Do this. Below this line is a set of entries; quote exactly the lines from the line that contains "Recreate this object" to the line that contains "wasm.setup();", both lines included.

▶

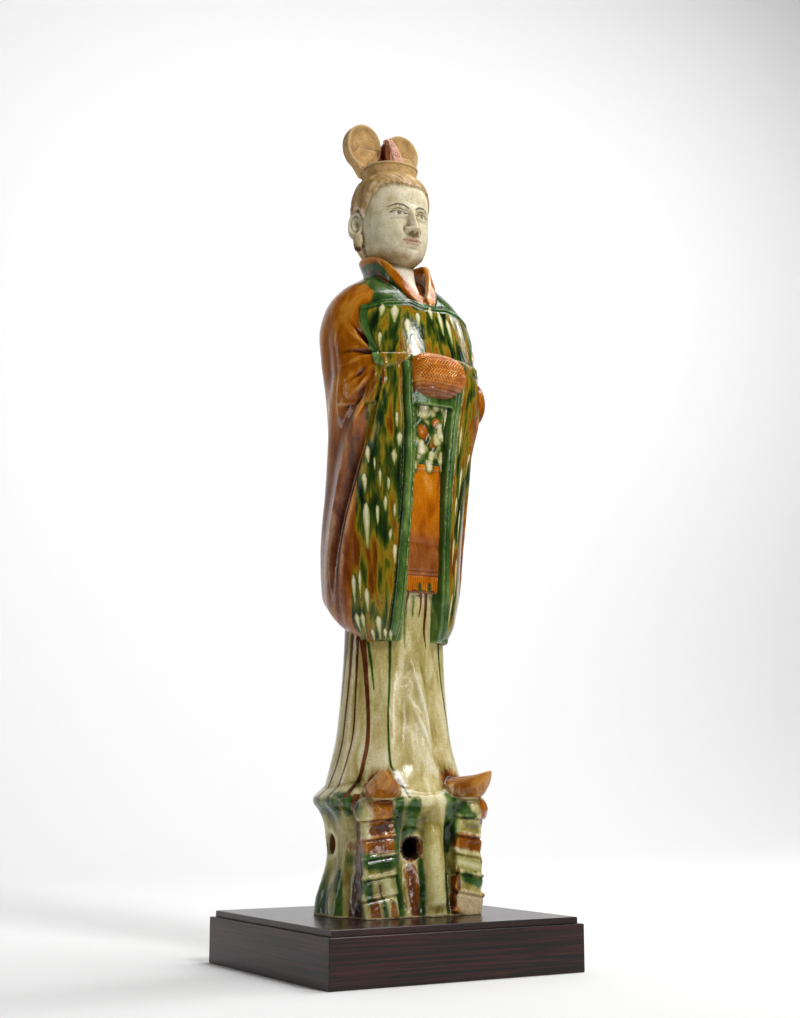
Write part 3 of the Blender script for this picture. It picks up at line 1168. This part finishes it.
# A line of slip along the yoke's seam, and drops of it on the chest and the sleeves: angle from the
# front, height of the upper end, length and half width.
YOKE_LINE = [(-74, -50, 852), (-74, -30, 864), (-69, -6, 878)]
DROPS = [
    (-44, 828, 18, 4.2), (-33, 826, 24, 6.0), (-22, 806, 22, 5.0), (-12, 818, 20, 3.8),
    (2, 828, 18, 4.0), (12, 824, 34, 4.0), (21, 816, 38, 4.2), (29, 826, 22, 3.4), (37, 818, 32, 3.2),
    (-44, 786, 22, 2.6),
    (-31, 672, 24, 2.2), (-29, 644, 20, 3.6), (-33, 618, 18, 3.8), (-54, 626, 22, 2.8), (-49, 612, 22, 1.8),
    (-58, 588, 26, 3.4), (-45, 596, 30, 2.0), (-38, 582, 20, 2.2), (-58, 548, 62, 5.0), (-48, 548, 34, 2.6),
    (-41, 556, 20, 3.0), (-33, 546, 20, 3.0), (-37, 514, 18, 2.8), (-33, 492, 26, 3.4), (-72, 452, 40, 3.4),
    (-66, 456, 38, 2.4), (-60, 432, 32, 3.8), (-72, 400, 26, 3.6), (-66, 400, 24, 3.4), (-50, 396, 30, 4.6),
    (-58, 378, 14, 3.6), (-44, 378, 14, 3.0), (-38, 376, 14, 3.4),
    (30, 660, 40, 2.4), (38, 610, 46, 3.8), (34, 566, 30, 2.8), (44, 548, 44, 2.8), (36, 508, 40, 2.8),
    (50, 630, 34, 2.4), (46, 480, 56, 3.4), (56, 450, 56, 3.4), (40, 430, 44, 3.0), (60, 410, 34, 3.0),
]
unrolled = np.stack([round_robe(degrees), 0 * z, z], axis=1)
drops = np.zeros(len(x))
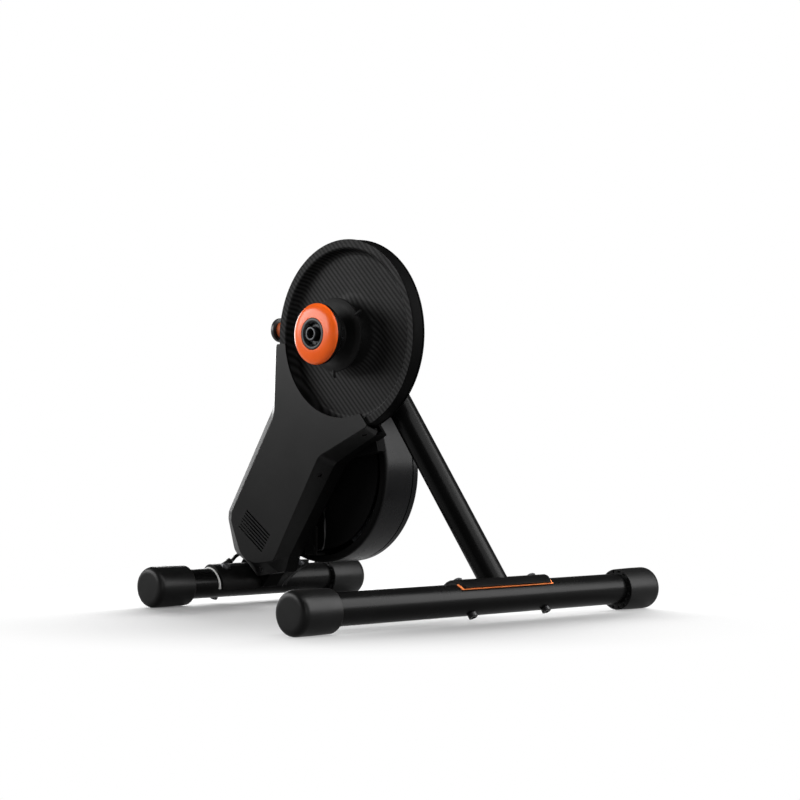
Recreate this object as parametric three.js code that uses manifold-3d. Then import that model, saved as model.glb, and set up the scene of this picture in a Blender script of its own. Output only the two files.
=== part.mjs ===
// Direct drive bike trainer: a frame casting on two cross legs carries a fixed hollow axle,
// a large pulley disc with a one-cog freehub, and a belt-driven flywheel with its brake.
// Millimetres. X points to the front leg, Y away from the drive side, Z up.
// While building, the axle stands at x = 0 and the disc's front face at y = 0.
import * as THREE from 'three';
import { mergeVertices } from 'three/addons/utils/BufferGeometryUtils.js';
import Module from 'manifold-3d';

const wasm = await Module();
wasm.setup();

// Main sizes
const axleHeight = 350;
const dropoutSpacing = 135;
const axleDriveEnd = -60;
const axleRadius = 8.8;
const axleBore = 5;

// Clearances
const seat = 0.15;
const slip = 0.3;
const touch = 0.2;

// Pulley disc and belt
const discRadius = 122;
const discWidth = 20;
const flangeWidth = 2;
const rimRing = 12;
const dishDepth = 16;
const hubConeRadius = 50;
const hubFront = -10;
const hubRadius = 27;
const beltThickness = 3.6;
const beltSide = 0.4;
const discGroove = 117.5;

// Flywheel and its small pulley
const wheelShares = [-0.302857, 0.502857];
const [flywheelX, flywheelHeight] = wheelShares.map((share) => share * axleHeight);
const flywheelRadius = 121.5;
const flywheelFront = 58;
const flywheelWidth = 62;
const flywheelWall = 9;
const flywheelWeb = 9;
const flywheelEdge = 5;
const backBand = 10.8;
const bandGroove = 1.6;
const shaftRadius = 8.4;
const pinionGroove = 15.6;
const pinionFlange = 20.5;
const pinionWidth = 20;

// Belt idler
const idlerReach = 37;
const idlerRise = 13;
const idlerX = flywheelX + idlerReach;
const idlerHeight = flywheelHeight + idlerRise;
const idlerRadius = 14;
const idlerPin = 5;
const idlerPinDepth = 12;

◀

Result.
Recreate this object as parametric three.js code that uses manifold-3d. Then import that model, saved as model.glb, and set up the scene of this picture in a Blender script of its own. Output only the two files.
=== part.mjs ===
// Direct drive bike trainer: a frame casting on two cross legs carries a fixed hollow axle,
// a large pulley disc with a one-cog freehub, and a belt-driven flywheel with its brake.
// Millimetres. X points to the front leg, Y away from the drive side, Z up.
// While building, the axle stands at x = 0 and the disc's front face at y = 0.
import * as THREE from 'three';
import { mergeVertices } from 'three/addons/utils/BufferGeometryUtils.js';
import Module from 'manifold-3d';

const wasm = await Module();
wasm.setup();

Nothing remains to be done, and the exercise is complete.